You are right that there are anomalous cases of IACs that do not involve two states: there are cases of recognitions of belligerency and the Additional Protocol I, Art. 1(4) self determination conflicts. However, recognition of those exceptional cases does not change our basic point that in IACs (at least in the standard case) only international law can provide a legal basis for detention as domestic law can not. In the former case, IAC law applies (or more accurately, is applied) to a conflict that is not intrinsically an IAC and the latter case is indeed one where a state acts outside its territory.

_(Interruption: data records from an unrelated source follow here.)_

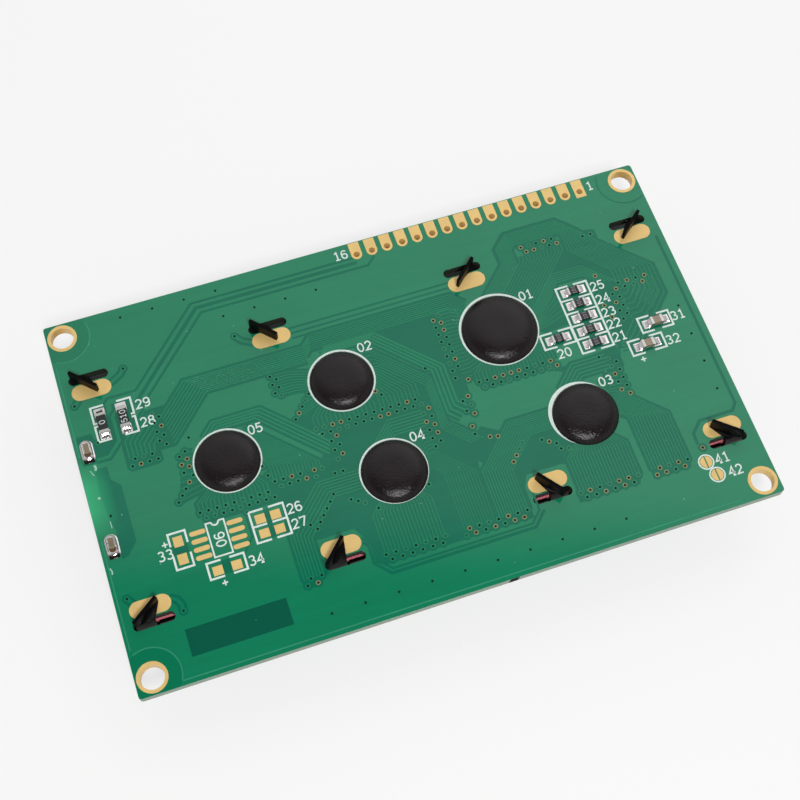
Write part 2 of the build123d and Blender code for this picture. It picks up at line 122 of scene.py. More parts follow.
class FlatWork:
    """Collects flat outlines and rings, and makes them one mesh of thin prisms."""

    def __init__(self, height, base=None):
        self.base = BOARD_TOP if base is None else base
        self.height = height
        self.verts = []
        self.faces = []
        self.shapes = 0
        self.levels = []

    def free_level(self, points):
        """The lowest hair-thin step on which nothing overlaps this shape, so no two tops share a plane."""
        xs, ys = [x for x, _ in points], [y for _, y in points]
        box = (min(xs), max(xs), min(ys), max(ys))
        step = 0
        while step < len(self.levels) and any(boxes_meet(box, other) for other in self.levels[step]):
            step += 1
        if step == len(self.levels):
            self.levels.append([])
        self.levels[step].append(box)
        self.shapes += 1
        return self.base - SINK, self.base + self.height + step * LEVEL_STEP

    def outline(self, points):
        """A filled shape, given by its corners in turn."""
        if signed_area(points) < 0:
            points = points[::-1]
        low, high = self.free_level(points)
        start, count = len(self.verts), len(points)
        self.verts += [(x, y, high) for x, y in points] + [(x, y, low) for x, y in points]
        self.faces.append([start + i for i in range(count)])
        self.faces.append([start + count + i for i in reversed(range(count))])
        for i in range(count):
            j = (i + 1) % count
            self.faces.append([start + i, start + count + i, start + count + j, start + j])

    def band(self, outer, inner):
        """The flat band between two loops with as many points: four loops joined by quads."""
        low, high = self.free_level(outer)
        start, steps = len(self.verts), len(outer)
        for loop, z in ((outer, high), (inner, high), (inner, low), (outer, low)):
            self.verts += [(px, py, z) for px, py in loop]
        for loop in range(4):
            here, there = start + loop * steps, start + (loop + 1) % 4 * steps
            for i in range(steps):
                j = (i + 1) % steps
                self.faces.append([here + i, here + j, there + j, there + i])

    def ring(self, x, y, outer, inner, steps):
        self.band(circle(x, y, outer, steps), circle(x, y, inner, steps))

    def disc(self, x, y, radius, steps=16):
        self.outline(circle(x, y, radius, steps))

    def ribbon(self, points, width):
        """A line of constant width with mitred corners."""
        left = offset_line(points, width / 2)
        right = offset_line(points, -width / 2)
        self.outline(left + right[::-1])

    def piece(self, name, material, slot="green_laminate"):
        """Turn what was collected into a piece."""
        print(self.shapes, "shapes on", len(self.levels), "levels")
        make_piece(name, self.verts, self.faces, material)


# %% [markdown]
# ## Shared finishes
#
# Solder mask is a glossy green lacquer. It hides the copper and the bare laminate alike, but over
# copper it looks lighter. Both materials need the same faint mottling and ripple, so these are one
# node group, and each material gives it its own green. The group puts out only a colour, a roughness
# and a height; the shader stays in the material.

# %% Materials and plain values
def new_material(name):
    material = bpy.data.materials.new(name)
    material.use_nodes = True
    shader = material.node_tree.nodes["Principled BSDF"]
    return material, material.node_tree, shader


def set_values(shader, **values):
    """Plain numbers and colours go straight on the shader's own sockets."""
    for key, value in values.items():
        socket = shader.inputs[key.replace("_", " ").title().replace("Ior", "IOR")]
        socket.default_value = (*value, 1.0) if isinstance(value, tuple) else value


# %% Where a point is on the part, and noise there
def own_place(tree):
    """The part's own coordinates, in metres."""
    return tree.nodes.new("ShaderNodeTexCoord").outputs["Object"]


def own_xyz(tree):
    """The same, split into X, Y and Z."""
    split = tree.nodes.new("ShaderNodeSeparateXYZ")
    tree.links.new(own_place(tree), split.inputs[0])
    return split.outputs


def noise(tree, scale, detail=2.0, roughness=0.5):
    """Noise over the part's own coordinates, with its scale given in bumps per millimetre."""
    texture = tree.nodes.new("ShaderNodeTexNoise")
    texture.inputs["Scale"].default_value = scale / MM
    texture.inputs["Detail"].default_value = detail
    texture.inputs["Roughness"].default_value = roughness
    tree.links.new(own_place(tree), texture.inputs["Vector"])
    return texture.outputs["Fac"]


# %% Colours and sums
def ramp(tree, source, stops):
    """A colour ramp: stops are (place, colour) pairs."""
    node = tree.nodes.new("ShaderNodeValToRGB")
    elements = node.color_ramp.elements
    while len(elements) < len(stops):
        elements.new(0.5)
    for element, (place, colour) in zip(elements, stops):
        element.position = place
        element.color = (*colour, 1.0)
    tree.links.new(source, node.inputs["Fac"])
    return node.outputs["Color"]


def mix_colours(tree, factor, first, second):
    """Mix two colours or colour sockets by a number or a number socket."""
    node = tree.nodes.new("ShaderNodeMix")
    node.data_type = "RGBA"
    for name, value in (("Factor", factor), ("A", first), ("B", second)):
        kind = "VALUE" if name == "Factor" else "RGBA"
        socket = next(s for s in node.inputs if s.name == name and s.type == kind)
        if isinstance(value, bpy.types.NodeSocket):
            tree.links.new(value, socket)
        else:
            socket.default_value = (*value, 1.0) if isinstance(value, tuple) else value
    return next(s for s in node.outputs if s.type == "RGBA")


def math_node(tree, operation, *values):
    node = tree.nodes.new("ShaderNodeMath")
    node.operation = operation
    for socket, value in zip(node.inputs, values):
        if isinstance(value, bpy.types.NodeSocket):
            tree.links.new(value, socket)
        else:
            socket.default_value = value
    return node.outputs[0]


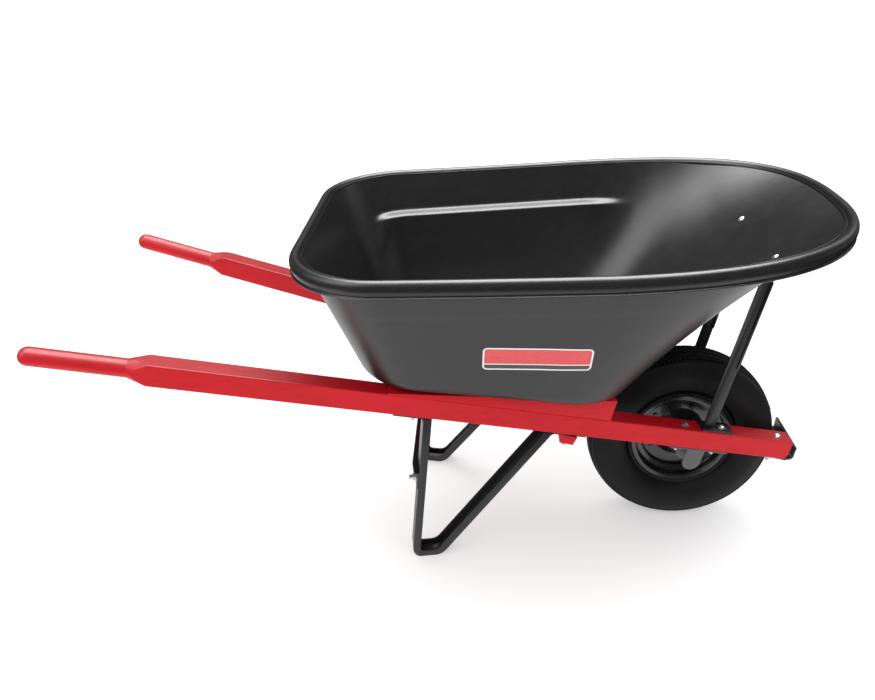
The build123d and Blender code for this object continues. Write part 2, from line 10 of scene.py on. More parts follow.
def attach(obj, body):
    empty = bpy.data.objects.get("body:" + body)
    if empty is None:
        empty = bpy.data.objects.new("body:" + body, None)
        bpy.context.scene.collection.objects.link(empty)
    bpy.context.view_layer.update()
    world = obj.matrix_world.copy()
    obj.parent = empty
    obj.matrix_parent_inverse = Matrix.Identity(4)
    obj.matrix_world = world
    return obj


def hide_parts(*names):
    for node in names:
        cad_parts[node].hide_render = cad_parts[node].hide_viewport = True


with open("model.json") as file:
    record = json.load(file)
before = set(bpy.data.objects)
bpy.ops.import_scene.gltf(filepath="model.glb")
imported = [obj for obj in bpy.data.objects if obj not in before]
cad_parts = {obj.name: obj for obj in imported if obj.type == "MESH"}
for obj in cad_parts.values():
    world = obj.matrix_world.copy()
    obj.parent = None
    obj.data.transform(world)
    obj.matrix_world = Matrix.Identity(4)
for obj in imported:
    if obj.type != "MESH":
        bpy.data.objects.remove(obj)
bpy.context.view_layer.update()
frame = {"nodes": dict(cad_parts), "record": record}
print("frame loaded")

millimetre = 0.001
wheelJoint = frame["record"]["behaviour"]["joints"][0]
axle = Vector(wheelJoint["pos_m"])


def fromAxle(x, y, z):  # millimetres from the floor point under the axle to metres in the frame
    return Vector((axle.x + x * millimetre, y * millimetre, z * millimetre))


# a small way of writing materials as sums of nodes

class Value:  # a socket that takes part in sums
    def __init__(self, paint, socket):
        self.paint = paint
        self.socket = socket

    def __add__(self, other):
        return self.paint.maths("ADD", self, other)

    def __radd__(self, other):
        return self.paint.maths("ADD", other, self)

    def __sub__(self, other):
        return self.paint.maths("SUBTRACT", self, other)

    def __rsub__(self, other):
        return self.paint.maths("SUBTRACT", other, self)

    def __mul__(self, other):
        return self.paint.maths("MULTIPLY", self, other)

    def __rmul__(self, other):
        return self.paint.maths("MULTIPLY", other, self)

    def __gt__(self, other):
        return self.paint.maths("GREATER_THAN", self, other)

    def __lt__(self, other):
        return self.paint.maths("LESS_THAN", self, other)


class Paint:  # one material and its node tree
    def __init__(self, name, roughness=0.5, metallic=0.0, coat=0.0, specular=0.5):
        self.material = bpy.data.materials.new(name)
        self.material.use_nodes = True
        self.tree = self.material.node_tree
        self.surface = self.tree.nodes["Principled BSDF"]
        self.surface.inputs["Roughness"].default_value = roughness
        self.surface.inputs["Metallic"].default_value = metallic
        self.surface.inputs["Coat Weight"].default_value = coat
        self.surface.inputs["Specular IOR Level"].default_value = specular
        self.place = self.node("ShaderNodeTexCoord", {}, output="Object")

    def node(self, kind, settings, *values, output=0, **named):
        made = self.tree.nodes.new(kind)
        stops = settings.pop("stops", None)
        for key, value in settings.items():
            setattr(made, key, value)
        if stops:
            ramp = made.color_ramp
            while len(ramp.elements) < len(stops):
                ramp.elements.new(0.5)
            for element, (position, colour) in zip(ramp.elements, stops):
                element.position = position
                element.color = (*colour, 1.0)
        for key, value in list(enumerate(values)) + list(named.items()):
            socket = made.inputs[key if isinstance(key, int) else key.replace("_", " ")]
            if isinstance(value, Value):
                self.tree.links.new(value.socket, socket)
            elif value is not None:
                socket.default_value = value
        return Value(self, made.outputs[output])

    def maths(self, operation, *values):
        return self.node("ShaderNodeMath", {"operation": operation}, *values)

    def noise(self, scale, detail=3.0, rough=0.5, where=None):
        return self.node("ShaderNodeTexNoise", {}, Vector=where or self.place, Scale=scale, Detail=detail,
                         Roughness=rough)

    def ramp(self, value, *stops):
        return self.node("ShaderNodeValToRGB", {"stops": stops}, value)

    def grey(self, value, *stops):
        return self.ramp(value, *[(position, (level,) * 3) for position, level in stops])

    def blend(self, share, first, second, how="MIX"):
        made = self.tree.nodes.new("ShaderNodeMix")
        made.data_type = "RGBA"
        made.blend_type = how
        for index, value in ((0, share), (6, first), (7, second)):
            if isinstance(value, Value):
                self.tree.links.new(value.socket, made.inputs[index])
            elif index == 0:
                made.inputs[index].default_value = value
            else:
                made.inputs[index].default_value = (*value, 1.0)
        return Value(self, made.outputs[2])

    def axis(self, letter, where=None):
        return self.node("ShaderNodeSeparateXYZ", {}, where or self.place, output="XYZ".index(letter))

    def feed(self, name, value):
        self.tree.links.new(value.socket, self.surface.inputs[name])

    def bump(self, height, depth, strength=1.0):
        bumped = self.node("ShaderNodeBump", {}, Strength=strength, Distance=depth, Height=height)
        self.feed("Normal", bumped)


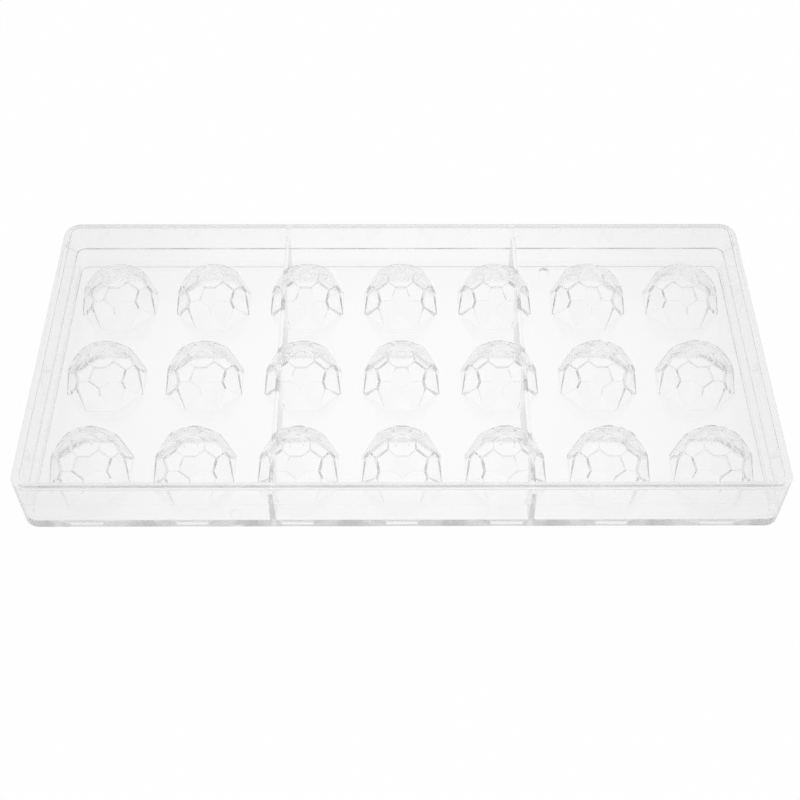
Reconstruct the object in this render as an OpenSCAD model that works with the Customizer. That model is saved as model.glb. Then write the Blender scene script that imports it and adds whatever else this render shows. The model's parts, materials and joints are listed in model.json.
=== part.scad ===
// Chocolate mould: one clear polycarbonate moulding with gem-shaped cavities.
// It lies upside down, as it is put away: the working face with the mouths of
// the cavities is down at z = 0, and the open skirt points up. +X runs along
// the long side, +Y along the short side, and the origin is the middle of the
// working face.

/* [Frame] */
// Overall length over the rim, along X
mould_l = 275; // [272:1:320]
// Overall width over the rim, along Y
mould_w = 135; // [133:1:170]
// Overall height, from the working face to the top of the rim
mould_h = 24; // [21:0.5:40]
// Corner radius of the rim, seen from above
corner_r = 6.5; // [5:0.5:12]

/* [Plate and skirt] */
// Thickness of the plate between the cavities
plate_t = 2.4; // [1.8:0.1:4]
// Thickness of the skirt wall at its rim
wall_t = 3.1; // [2.6:0.1:4.2]
// How far the outside of the skirt leans in, from the rim down to the working face
skirt_lean = 0.5; // [0:0.1:1]
// Radius of the outer edge round the working face
foot_r = 0.5; // [0.2:0.1:1.2]
// Radius of the fillet where the skirt meets the plate inside
inner_fillet_r = 0.8; // [0.3:0.1:1.5]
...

Your final sentence seems to assume that we argue that detentions in armed conflict and particular in NIACs are not permissible. We made clear in our first post that this is not our argument. Of course detentions on conflicts, including NIACS can be permissible. We simply argue that the legal basis in NIACS must be found either in domestic law, or in some other branch of international law (eg a UN Security Council resolution) and not in IHL.

Jordan says

June 4, 2014

Dear Dapo: the last sentence was directed at the larger audience -- we should consider whether detention has been the general practice and whether opinion juris supports that practice. This would be relevant regarding the formation of CIL as a basis for detention.